Community Involvement in HIV Prevention Research: Experiences and perceptions of communities participating in the MDP 301 microbicide trial in Masaka, Uganda

This case study by 2010 AVAC Advocacy Fellow Richard Hasunira assesses the community engagement efforts of the Masaka trial site through interviews with participants, trial staff, and other stakeholders. It highlights success that other trials should replicate and lessons learned from shortcomings.

MUWRP/AVAC: Biomedical HIV Prevention Research Stakeholder Training Resource

This manual, developed by 2010 AVAC Advocacy Fellow Jauhara Nanyondo, is an HIV prevention literacy tool intended to improve reporting by Ugandan media. It covers background information on HIV, provides an overview of existing and emerging prevention options, and discusses clinical research process and ethics.

2005 AVAC Report: AIDS Vaccines at the Crossroads

This year’s Report offers recommendations for the field in general, the Global HIV Vaccine Enterprise, policy makers, researchers and communities. Some of these recommendations will be familiar because AVAC has made them before, and they are reiterated because it is AVAC’s belief that they are still needed. The Report also provides an update on tenofovir pre-exposure prophylaxis research.

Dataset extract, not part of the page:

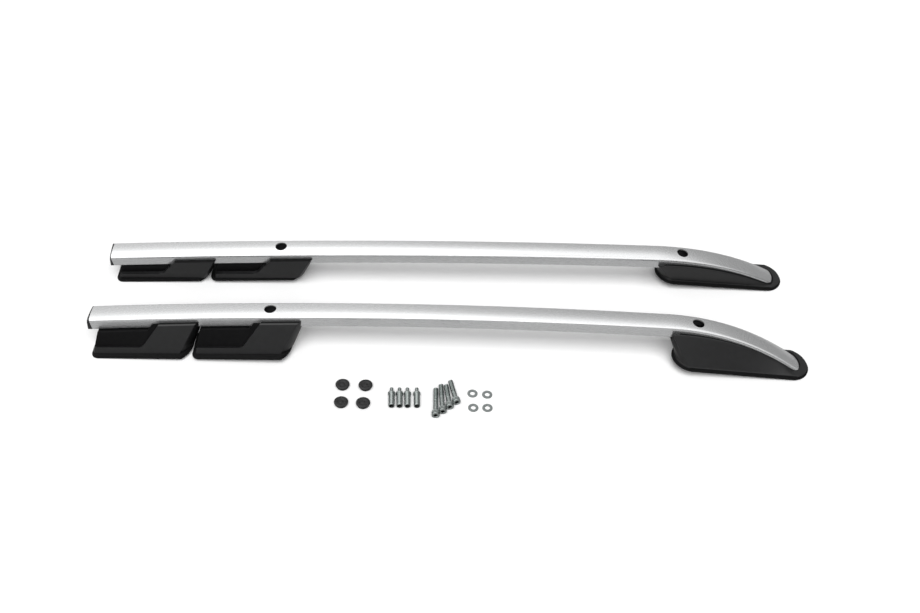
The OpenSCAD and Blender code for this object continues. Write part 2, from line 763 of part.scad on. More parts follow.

2004 AVAC Report: AIDS Vaccine Trials: Getting the Global House in Order

This year’s Report focuses on how the field is readying itself for the road ahead. Several chapters address different aspects of “readiness”—a term that means different things to different people, but that is at the heart of the AIDS vaccine advocacy agenda today.

From Research to Reality: Investing in HIV Prevention Research in a Challenging Landscape

This annual accounting of funding for biomedical HIV prevention research tracks trends and identifies gaps in investment. The 2013 report finds that the US government was again the biggest contributor and calls for other countries and sectors to step up to end a seven-year trend of flat funding. It also profiles growing interest in research on a therapeutic vaccines.

Investing to End the AIDS Epidemic: A New Era for HIV Prevention Research & Development

This annual accounting of funding for biomedical HIV prevention research tracks trends and identifies gaps in investment. The 2012 report finds increased investment by private foundations was unable to make up for the effects of the economic downturn. It also highlights the contributions to prevention research of trial participants.

Capitalizing on Scientific Progress: Investment in HIV Prevention R&D in 2010

This annual accounting of funding for biomedical HIV prevention research tracks trends and identifies gaps in investment. The 2011 report describes the funding environment in the wake of a number of the findings of efficacy in the RV144, CAPRISA, iPrEx and HPTN 025 trials and calls for sustained funding to build on these results.

2013 AVAC Report: Research and Reality

Research & Reality calls on funders and researchers to capitalize on lessons learned from a range of recent HIV prevention trials via better problem solving, more critical thinking and coordinated action. This year’s AVAC Report identifies progress and gaps in large-scale human trials, rollout of proven options and ongoing research for new advances that women and men will want to use.

Good Participatory Practice: Guidelines for biomedical HIV prevention trials, second edition

The Good Participatory Practice (GPP) guidelines offer trial funders, sponsors and implementers systematic guidance on how to engage stakeholders throughout the research lifecycle of HIV prevention trials.

This second edition of the guidelines, published in 2011, contains three sections: The Importance of Good Participatory Practice, Guiding Principles of GPP in Biomedical HIV Prevention Trials and Good Participatory Practices in Biomedical HIV Prevention Trials. The sections provide context, foundational principles and key practices.

2012 AVAC Report: Achieving the End—One Year and Counting

AVAC Report 2012, Achieving the End—One Year and Counting, sets a clock on the global drive to end the AIDS epidemic. The past twelve months have seen remarkable global consensus that it is possible to begin to end the epidemic. The same time period has seen concepts like “combination prevention” and “treatment as prevention” capture the world’s attention. But without specific interim goals—and far more precision about what combination prevention and other key concepts mean—the lofty goal of ending the epidemic will not be achieved.